Il faut que les citoyennes et citoyens s’en mêlent pour qu’une dynamique de mobilisation voie le jour.

« Seule l’union des gauches et des écologistes peut contrer cette effroyable perspective [de l’extrême droite au pouvoir] et ouvrir l’espoir d’une vie meilleure. Seule cette union peut permettre de fédérer les classes populaires et les classes moyennes des bourgs et des banlieues, des villages et des métropoles, comme cela s’est fait dans le passé. Seule cette union peut agir sérieusement face à la triple urgence climatique, sociale et démocratique », écrivent-ils.

« Nous savons que ces combats […] doivent être portés par une force pluraliste, sociale, culturelle, politique. Les partis politiques n’y arriveront pas seuls. Il faut que les citoyennes et citoyens s’en mêlent pour qu’une dynamique de mobilisation voie le jour. Une mobilisation pour l’union. Aujourd’hui et maintenant », insistent-ils.

Dans le milieu associatif, des réunions ont lieu depuis dimanche soir. Des personnes de bonne volonté tentent d’organiser des discussions. Plusieurs organisations syndicales, malgré leur attachement à la charte d’Amiens, ont choisi de mener la bataille frontale contre l’extrême droite. La CFDT, la CGT, l’Unsa, la FSU et Solidaires ont appelé lundi à « manifester le plus largement possible ce week-end pour porter la nécessité d’alternatives de progrès pour le monde du travail »

Il est urgent que le mouvement s’amplifie et prenne forme, sous l’impulsion d’une vaste mobilisation syndicale, associative et citoyenne. Il nous appartient à toutes et tous. Chacun·e à sa place, chacun·e dans son registre. Ce combat est aussi le nôtre, comme journal, engagé depuis ses débuts contre les inégalités, les discriminations et l’injustice sociale.

Surmonter les trahisons et les désaccords

Ne laissons pas les appareils politiques accaparer l’enjeu démocratique auquel nous faisons face.

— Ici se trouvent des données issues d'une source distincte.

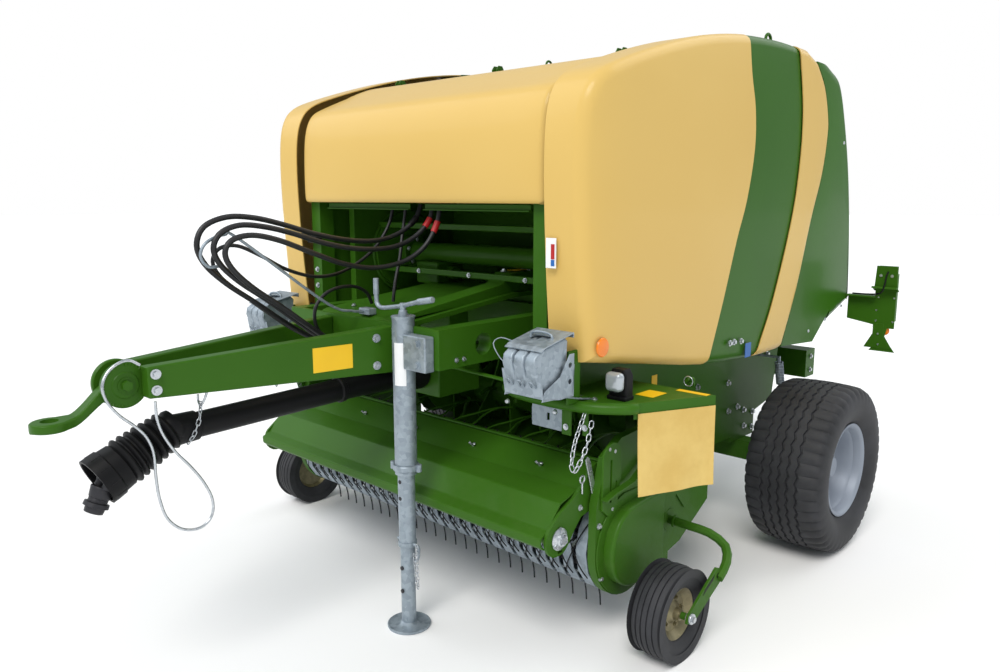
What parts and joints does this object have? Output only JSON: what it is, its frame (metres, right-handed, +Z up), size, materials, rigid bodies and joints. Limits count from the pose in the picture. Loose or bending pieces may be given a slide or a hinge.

Plaçons-les devant leur responsabilité historique, de LFI au PS, en passant par les Verts et le PCF. En reprenant les mesures de la Nupes ou en s’accordant sur un socle commun (reconstruction des services publics, abrogation de la réforme des retraites, augmentation du pouvoir d’achat, taxation des superprofits, bifurcation écologique, lutte contre le racisme, l’antisémitisme et l’islamophobie, etc.), les gauches ont entre leurs mains la possibilité de stopper l’ascension du RN et de prendre Emmanuel Macron à son propre piège.

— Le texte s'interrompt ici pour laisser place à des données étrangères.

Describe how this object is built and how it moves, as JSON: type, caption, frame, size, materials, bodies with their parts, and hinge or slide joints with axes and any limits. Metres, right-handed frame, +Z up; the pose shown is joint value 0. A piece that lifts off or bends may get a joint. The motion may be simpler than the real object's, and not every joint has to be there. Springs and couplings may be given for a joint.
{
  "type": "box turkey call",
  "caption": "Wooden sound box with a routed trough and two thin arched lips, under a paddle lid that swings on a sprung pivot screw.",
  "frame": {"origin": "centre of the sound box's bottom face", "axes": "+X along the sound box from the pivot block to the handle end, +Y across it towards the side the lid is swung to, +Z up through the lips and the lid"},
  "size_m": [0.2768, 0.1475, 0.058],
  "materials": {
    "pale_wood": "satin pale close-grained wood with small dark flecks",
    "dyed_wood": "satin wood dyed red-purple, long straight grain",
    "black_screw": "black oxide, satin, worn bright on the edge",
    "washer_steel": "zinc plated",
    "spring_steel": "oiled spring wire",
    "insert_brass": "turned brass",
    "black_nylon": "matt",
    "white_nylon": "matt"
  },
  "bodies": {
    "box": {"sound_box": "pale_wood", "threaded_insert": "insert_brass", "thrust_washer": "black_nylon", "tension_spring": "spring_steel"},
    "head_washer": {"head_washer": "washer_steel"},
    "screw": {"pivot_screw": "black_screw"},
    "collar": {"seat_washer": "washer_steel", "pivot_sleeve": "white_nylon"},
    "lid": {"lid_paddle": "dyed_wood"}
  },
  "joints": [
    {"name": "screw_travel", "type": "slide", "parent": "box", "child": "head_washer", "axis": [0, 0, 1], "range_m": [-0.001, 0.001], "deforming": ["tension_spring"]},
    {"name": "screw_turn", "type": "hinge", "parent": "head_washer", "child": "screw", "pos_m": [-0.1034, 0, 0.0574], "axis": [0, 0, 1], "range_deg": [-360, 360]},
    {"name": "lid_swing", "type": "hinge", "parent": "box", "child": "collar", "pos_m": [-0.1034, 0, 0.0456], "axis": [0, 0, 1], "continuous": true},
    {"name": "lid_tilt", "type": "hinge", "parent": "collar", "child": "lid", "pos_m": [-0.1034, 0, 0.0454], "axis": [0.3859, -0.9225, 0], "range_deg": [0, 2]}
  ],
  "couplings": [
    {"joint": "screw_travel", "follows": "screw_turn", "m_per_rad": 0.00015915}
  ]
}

À une condition : qu’elles renoncent à leurs dissensions et partent unies aux élections. Le temps n’est plus aux querelles incessantes et aux entêtements narcissiques.

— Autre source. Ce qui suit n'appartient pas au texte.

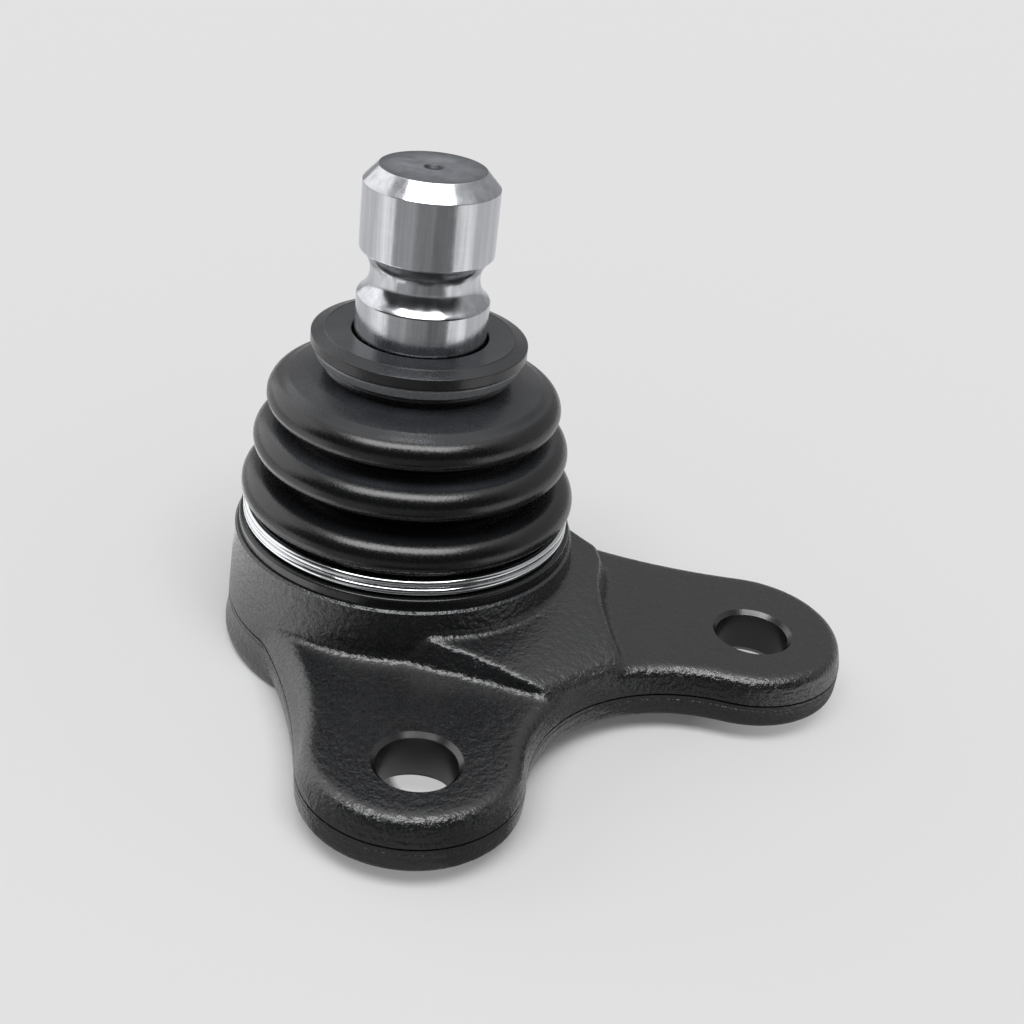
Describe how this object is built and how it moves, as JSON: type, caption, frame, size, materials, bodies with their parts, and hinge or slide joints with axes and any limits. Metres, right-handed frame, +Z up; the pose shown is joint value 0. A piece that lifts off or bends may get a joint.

La question n’est pas de savoir qui sera hégémonique à gauche, du PS qui rêve de retrouver son lustre d’antan ou de La France insoumise qui s’est avérée incapable de tout reconstruire après la présidentielle et les législatives de 2022. L’enjeu n’est pas de fixer des conditions dont on sait par avance qu’elles seront insurmontables. Ou de commencer par lister des préalables interminables. Voire de décider qui sera premier ministre. Il ne s’agit pas davantage de déterrer les trahisons passées ou les déceptions d’hier.

Elles ne disparaîtront pas par magie. Le PS et Les Écologistes peuvent à raison se méfier de la pratique du pouvoir de Jean-Luc Mélenchon – les deux formations l’ont douloureusement éprouvée après les bons résultats de la Nupes aux législatives. Des désaccords existent, sur l’Ukraine par exemple. Des fractures, parfois profondes, se sont exprimées à propos du 7 octobre et les ambiguïtés de l’ancien candidat à la présidentielle sur l’antisémitisme.

En ces temps sombres, ne laissons pas la petite musique vallsiste des « gauches irréconciliables » se faire entendre.

Les Insoumis·es se souviennent, quant à eux, des promesses reniées quand le PS fut au pouvoir. Les socialistes, avant les macronistes, ont pavé le chemin de l’extrême droite en agitant la déchéance de nationalité après les attentats de Paris, ou en abandonnant la bataille culturelle sur l’apport de l’immigration au collectif national. Sans parler des renoncements à la conquête de droits sociaux et à l’accommodement libéral d’une gauche gestionnaire que les catégories populaires ne reconnaissent plus comme défendant ses intérêts.

Mais l’heure n’est pas à la dispute. En ces temps sombres, ne laissons pas la petite musique vallsiste des « gauches irréconciliables » se faire entendre et refusons le mensonge macroniste cherchant à opposer, à gauche, les tenants d’un « arc républicain » au camp des « extrêmes ». Réfutons la narration, également macroniste, des « progressistes » opposés aux « populistes ».   

Il n’est plus temps ni de se lamenter ni de tergiverser. Sans appel fort des organisations syndicales et des défenseurs des libertés publiques, et sans mouvement de fond des électeurs et électrices attaché·es aux valeurs progressistes et humanistes, c’est un régime remettant brutalement en cause les valeurs émancipatrices d’égalité des droits et de solidarité, contraire à ce qui constitue la France depuis la Révolution française, qui présidera aux destinées de notre pays. Nous refusons toujours de nous y résoudre.